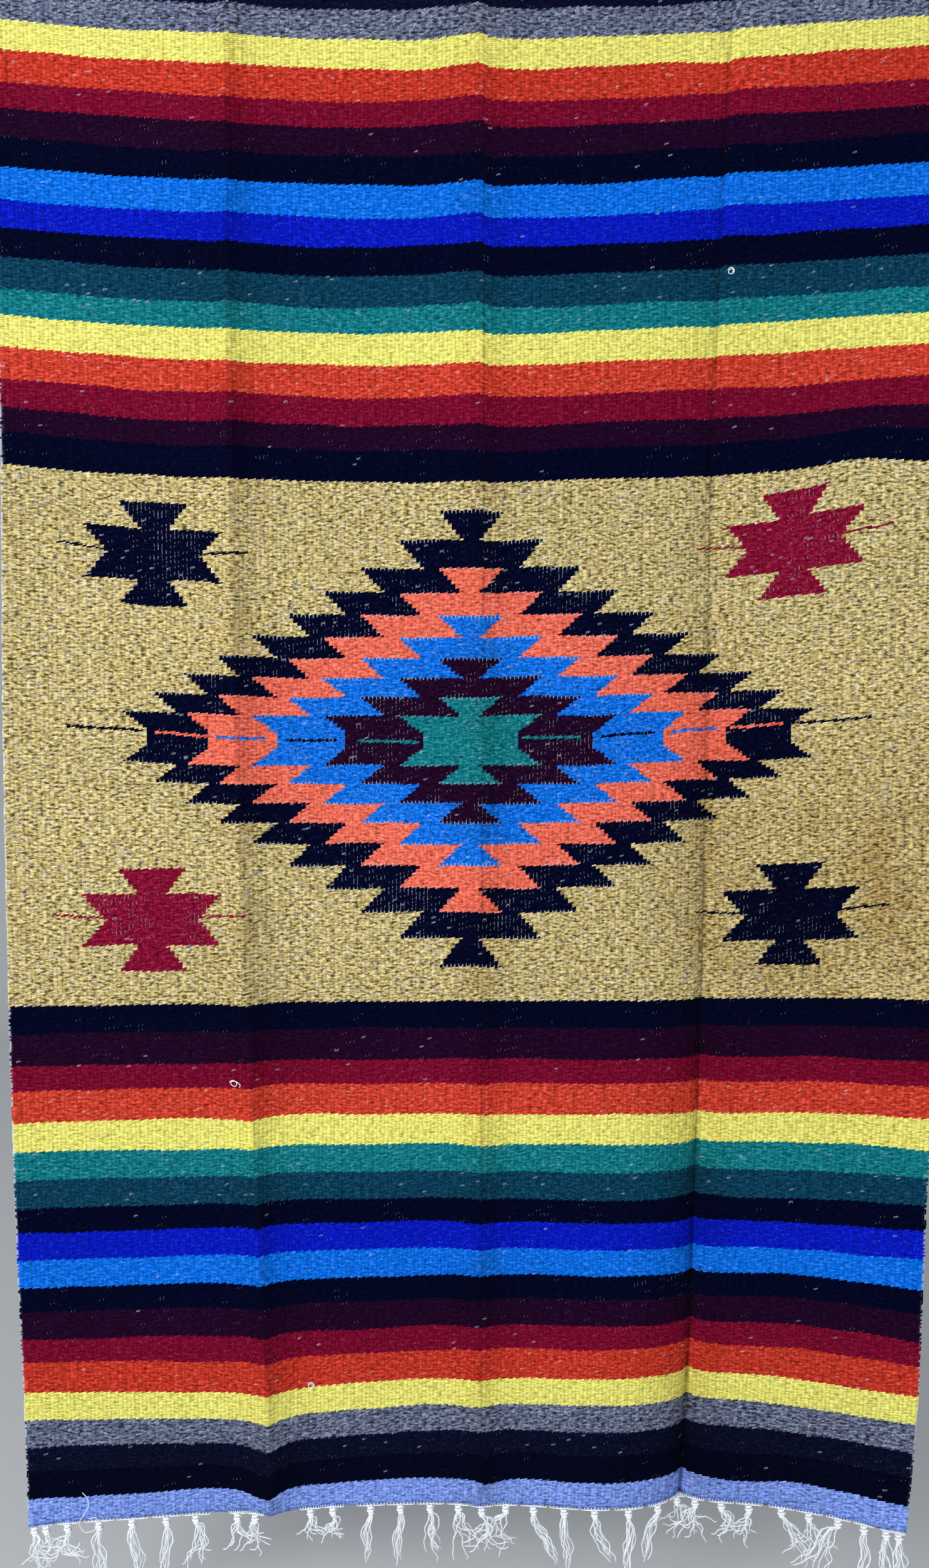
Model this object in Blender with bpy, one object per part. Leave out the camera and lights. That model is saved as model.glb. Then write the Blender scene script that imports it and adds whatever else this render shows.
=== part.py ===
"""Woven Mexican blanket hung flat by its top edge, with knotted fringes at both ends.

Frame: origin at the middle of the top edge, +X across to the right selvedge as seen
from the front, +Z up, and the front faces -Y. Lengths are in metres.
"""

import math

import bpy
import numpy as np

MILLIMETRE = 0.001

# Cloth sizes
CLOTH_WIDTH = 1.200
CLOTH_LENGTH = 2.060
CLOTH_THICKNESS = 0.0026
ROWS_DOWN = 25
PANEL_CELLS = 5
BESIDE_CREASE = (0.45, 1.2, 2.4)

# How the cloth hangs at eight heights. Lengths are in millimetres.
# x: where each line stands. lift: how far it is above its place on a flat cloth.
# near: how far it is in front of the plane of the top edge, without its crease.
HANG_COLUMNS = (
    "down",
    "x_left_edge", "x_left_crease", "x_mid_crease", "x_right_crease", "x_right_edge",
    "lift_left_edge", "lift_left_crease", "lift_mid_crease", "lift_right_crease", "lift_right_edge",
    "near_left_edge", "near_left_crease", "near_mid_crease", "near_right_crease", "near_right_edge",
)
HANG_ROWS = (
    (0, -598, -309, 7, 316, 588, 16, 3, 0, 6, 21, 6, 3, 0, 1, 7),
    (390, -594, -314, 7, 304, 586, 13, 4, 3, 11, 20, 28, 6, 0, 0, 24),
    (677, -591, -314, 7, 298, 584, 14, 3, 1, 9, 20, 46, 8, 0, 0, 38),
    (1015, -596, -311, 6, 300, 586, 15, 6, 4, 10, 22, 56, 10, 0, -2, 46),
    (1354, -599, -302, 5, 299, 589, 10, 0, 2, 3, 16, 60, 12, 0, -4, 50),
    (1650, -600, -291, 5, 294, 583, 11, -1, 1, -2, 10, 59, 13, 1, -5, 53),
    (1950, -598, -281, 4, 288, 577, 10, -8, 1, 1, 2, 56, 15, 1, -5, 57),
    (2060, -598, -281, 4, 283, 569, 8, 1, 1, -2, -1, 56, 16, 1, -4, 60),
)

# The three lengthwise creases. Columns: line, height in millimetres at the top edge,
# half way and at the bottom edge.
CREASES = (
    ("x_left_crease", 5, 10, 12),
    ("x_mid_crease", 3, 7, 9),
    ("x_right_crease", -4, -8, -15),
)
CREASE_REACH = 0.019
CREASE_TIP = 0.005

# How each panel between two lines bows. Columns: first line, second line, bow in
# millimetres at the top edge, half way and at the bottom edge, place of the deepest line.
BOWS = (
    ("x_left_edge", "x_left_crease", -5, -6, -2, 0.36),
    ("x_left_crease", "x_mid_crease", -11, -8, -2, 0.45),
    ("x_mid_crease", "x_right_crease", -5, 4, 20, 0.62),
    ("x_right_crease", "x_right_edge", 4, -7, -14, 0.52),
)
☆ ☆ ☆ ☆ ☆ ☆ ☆
__YOUR TASK__
Please repeat the material above, word for word and in full.

__EXERCISE OUTPUT__
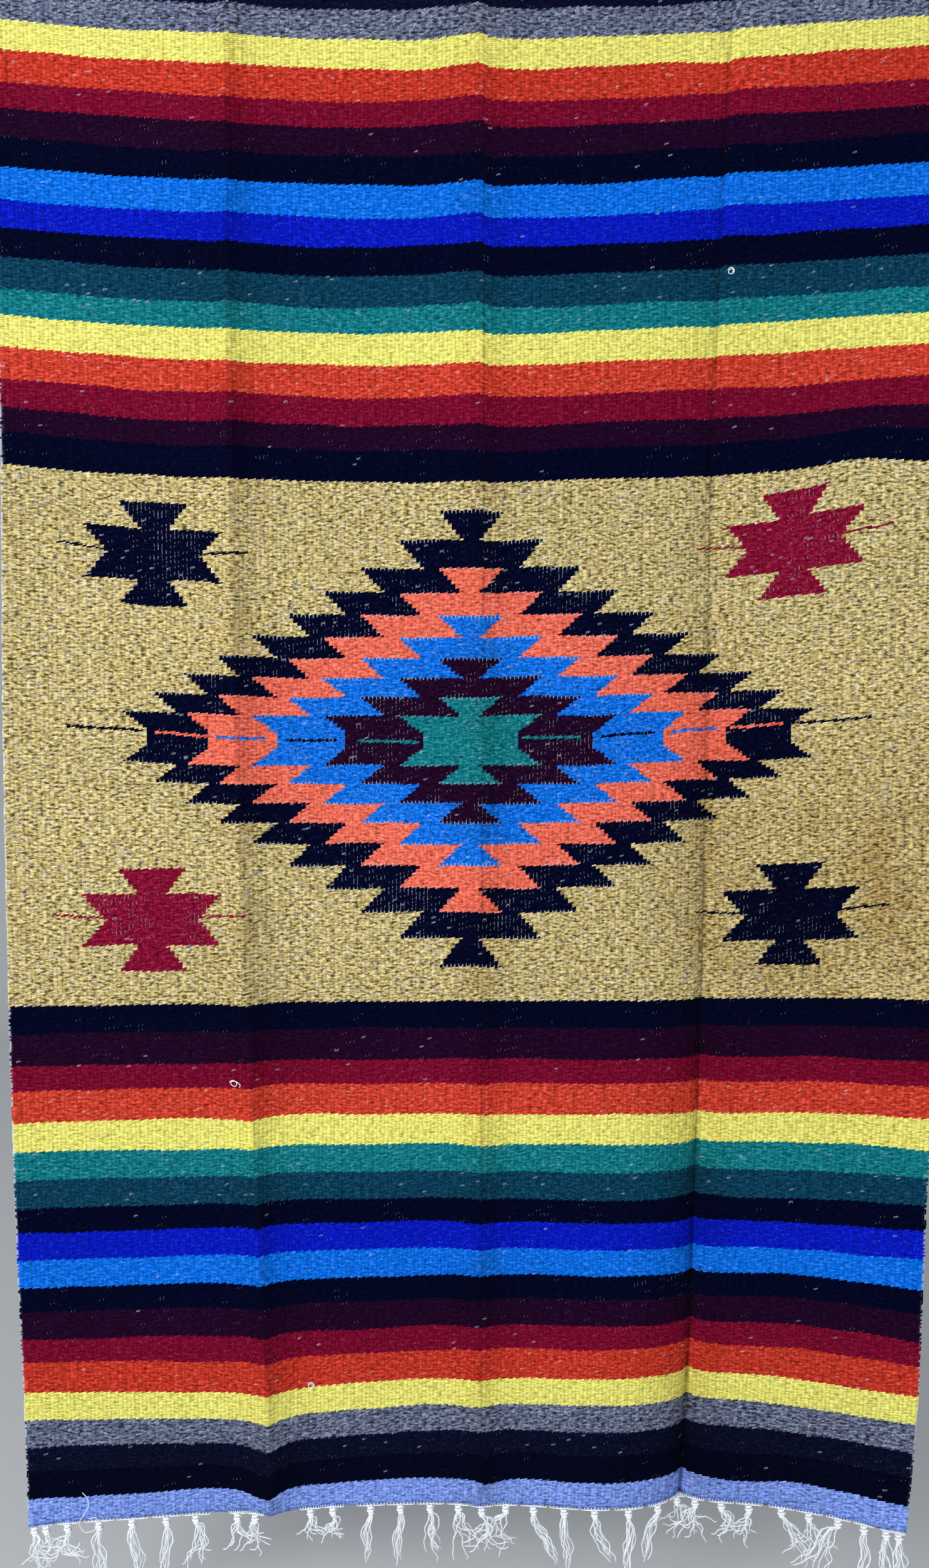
Model this object in Blender with bpy, one object per part. Leave out the camera and lights. That model is saved as model.glb. Then write the Blender scene script that imports it and adds whatever else this render shows.
=== part.py ===
"""Woven Mexican blanket hung flat by its top edge, with knotted fringes at both ends.

Frame: origin at the middle of the top edge, +X across to the right selvedge as seen
from the front, +Z up, and the front faces -Y. Lengths are in metres.
"""

import math

import bpy
import numpy as np

MILLIMETRE = 0.001

# Cloth sizes
CLOTH_WIDTH = 1.200
CLOTH_LENGTH = 2.060
CLOTH_THICKNESS = 0.0026
ROWS_DOWN = 25
PANEL_CELLS = 5
BESIDE_CREASE = (0.45, 1.2, 2.4)

# How the cloth hangs at eight heights. Lengths are in millimetres.
# x: where each line stands. lift: how far it is above its place on a flat cloth.
# near: how far it is in front of the plane of the top edge, without its crease.
HANG_COLUMNS = (
    "down",
    "x_left_edge", "x_left_crease", "x_mid_crease", "x_right_crease", "x_right_edge",
    "lift_left_edge", "lift_left_crease", "lift_mid_crease", "lift_right_crease", "lift_right_edge",
    "near_left_edge", "near_left_crease", "near_mid_crease", "near_right_crease", "near_right_edge",
)
HANG_ROWS = (
    (0, -598, -309, 7, 316, 588, 16, 3, 0, 6, 21, 6, 3, 0, 1, 7),
    (390, -594, -314, 7, 304, 586, 13, 4, 3, 11, 20, 28, 6, 0, 0, 24),
    (677, -591, -314, 7, 298, 584, 14, 3, 1, 9, 20, 46, 8, 0, 0, 38),
    (1015, -596, -311, 6, 300, 586, 15, 6, 4, 10, 22, 56, 10, 0, -2, 46),
    (1354, -599, -302, 5, 299, 589, 10, 0, 2, 3, 16, 60, 12, 0, -4, 50),
    (1650, -600, -291, 5, 294, 583, 11, -1, 1, -2, 10, 59, 13, 1, -5, 53),
    (1950, -598, -281, 4, 288, 577, 10, -8, 1, 1, 2, 56, 15, 1, -5, 57),
    (2060, -598, -281, 4, 283, 569, 8, 1, 1, -2, -1, 56, 16, 1, -4, 60),
)

# The three lengthwise creases. Columns: line, height in millimetres at the top edge,
# half way and at the bottom edge.
CREASES = (
    ("x_left_crease", 5, 10, 12),
    ("x_mid_crease", 3, 7, 9),
    ("x_right_crease", -4, -8, -15),
)
CREASE_REACH = 0.019
CREASE_TIP = 0.005

# How each panel between two lines bows. Columns: first line, second line, bow in
# millimetres at the top edge, half way and at the bottom edge, place of the deepest line.
BOWS = (
    ("x_left_edge", "x_left_crease", -5, -6, -2, 0.36),
    ("x_left_crease", "x_mid_crease", -11, -8, -2, 0.45),
    ("x_mid_crease", "x_right_crease", -5, 4, 20, 0.62),
    ("x_right_crease", "x_right_edge", 4, -7, -14, 0.52),
)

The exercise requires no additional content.